正体はなんと、携帯アルコールスプレーだったのである。

 箱には、ちぎったボール紙にマジックで350円と書いてあった。話のネタになるかな、程度の感覚で、ブラックを一個購入した。

 しかしまあ、包装されていないから何にも情報が書かれていない。よくあることだが、売っている側もあまり中身を気にしておらず、見た者が気に入れば買っていくだろう、程度の感覚だ。それでも、オモシロオカシイものは、ジャンク屋をうろつく輩には結構受けが良くて、短期間に売れてしまうこともあるのだ。

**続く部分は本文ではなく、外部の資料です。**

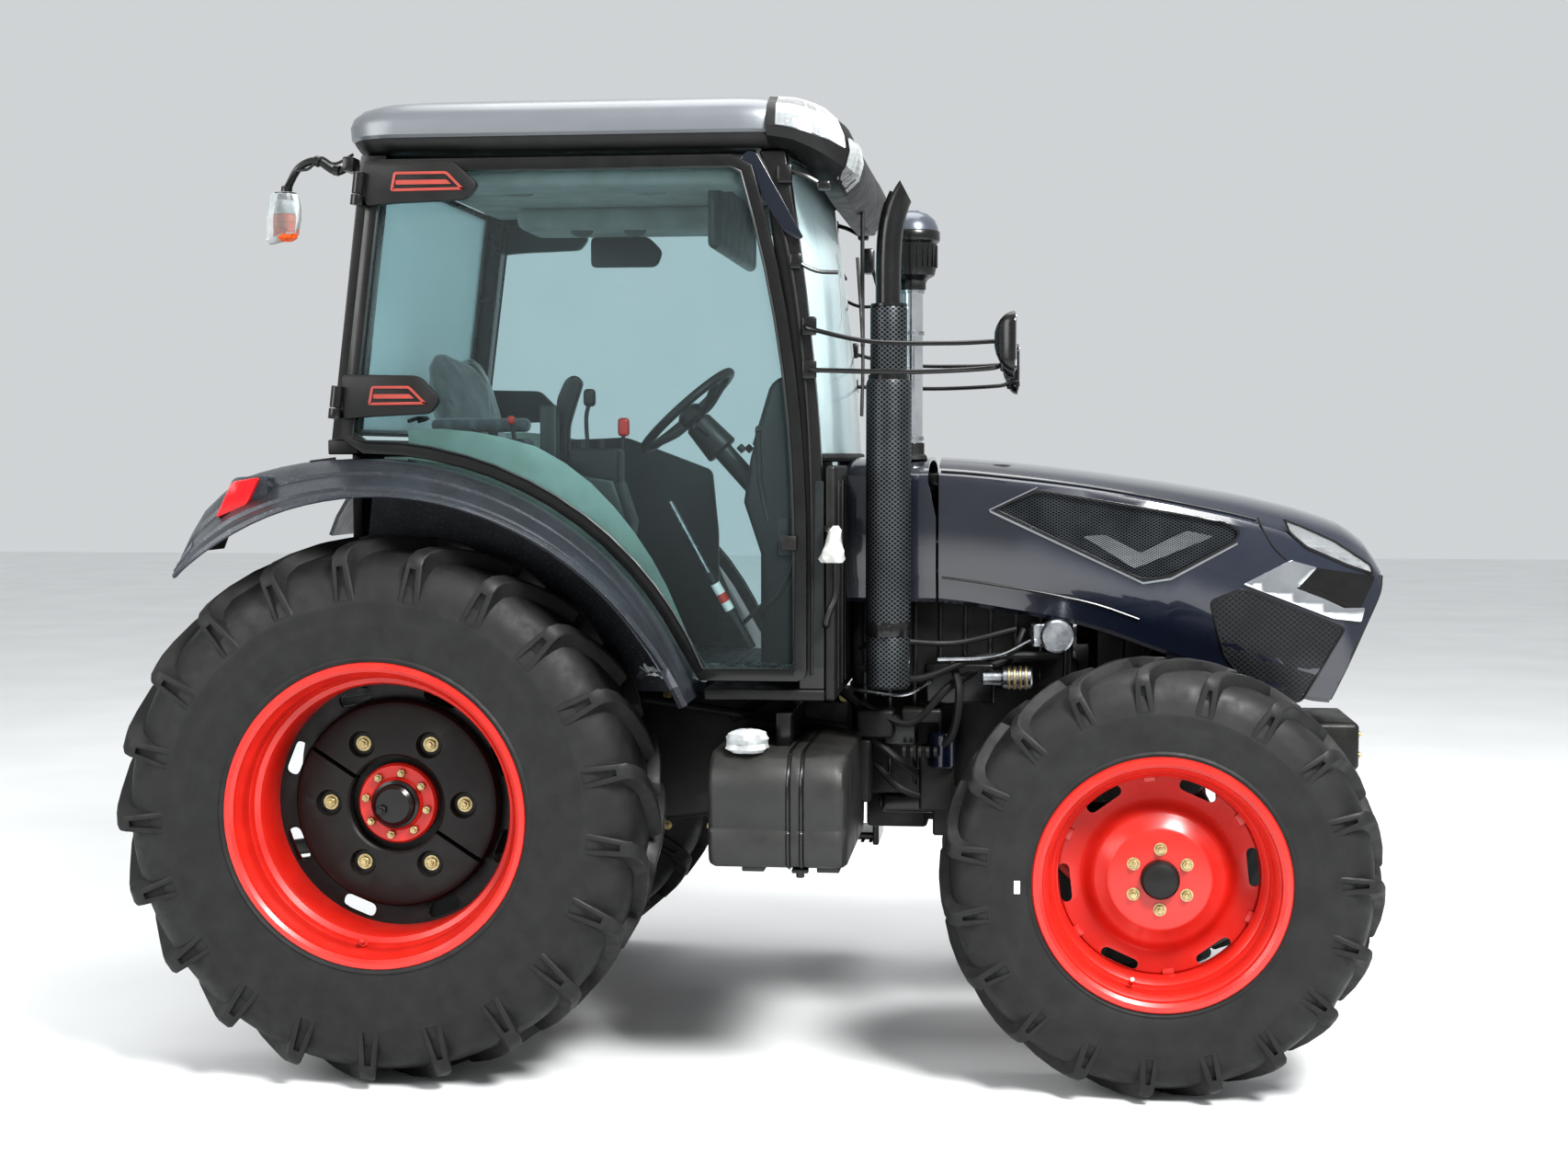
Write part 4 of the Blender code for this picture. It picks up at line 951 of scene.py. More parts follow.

ただし、安ければ、である。
 ほぼ一週間後の今日、その店を覗いてみたら、ニコちゃんマークグッズを入れてあった箱は消えていた。

 後からネット検索してみたところ、同じようなグッズは海外製の物も含めていくつも出回っているようだ。いろいろな形状があるが、眺めて比較したところでは、今回見つけたモノが、M的にはいちばん良くできていると感じた。

 取り外しできるスプレー容器は、10mlくらいの容量があり、押したときのスプレー状態も申し分ない。スプレーの方向も自由に変えられるし、シリコンゴム製と思われるベルトの感触もベタベタしないし洗いやすいのだ。

 同じ商品はどれかと探してみて、Soperfect(ソーパーフェクト)という会社が扱っている商品だとわかったが、そこにもメーカー名は書いてない。しかも、ジャンク屋で売っていた価格よりずっと高い。その値段には、少々ビックリした。ジャンク屋さんは、売れ残りかなにかを「バッタもん買い」したのだろう。なにしろ、無包装だったのだから。

 ↓ ネットショップ情報はこれ
 https://store.shopping.yahoo.co.jp/soperfect/sdsp001d.html

 出先で作業前にちょっと消毒なんて感覚で使うのも良し、工具を借りた後でシュッと一吹きして返すという心遣いにも良し。このご時世、案外受けるグッズだと思った。

 容器は清潔に保てるから、場合によっては、ウイスキーウォッカを入れておいて、消毒がてらにちょっと一口、なんていうのもイイかも知れない。
 緊張の続くコロナ禍のなか、一服の清涼剤、として捉えることもできそうだ。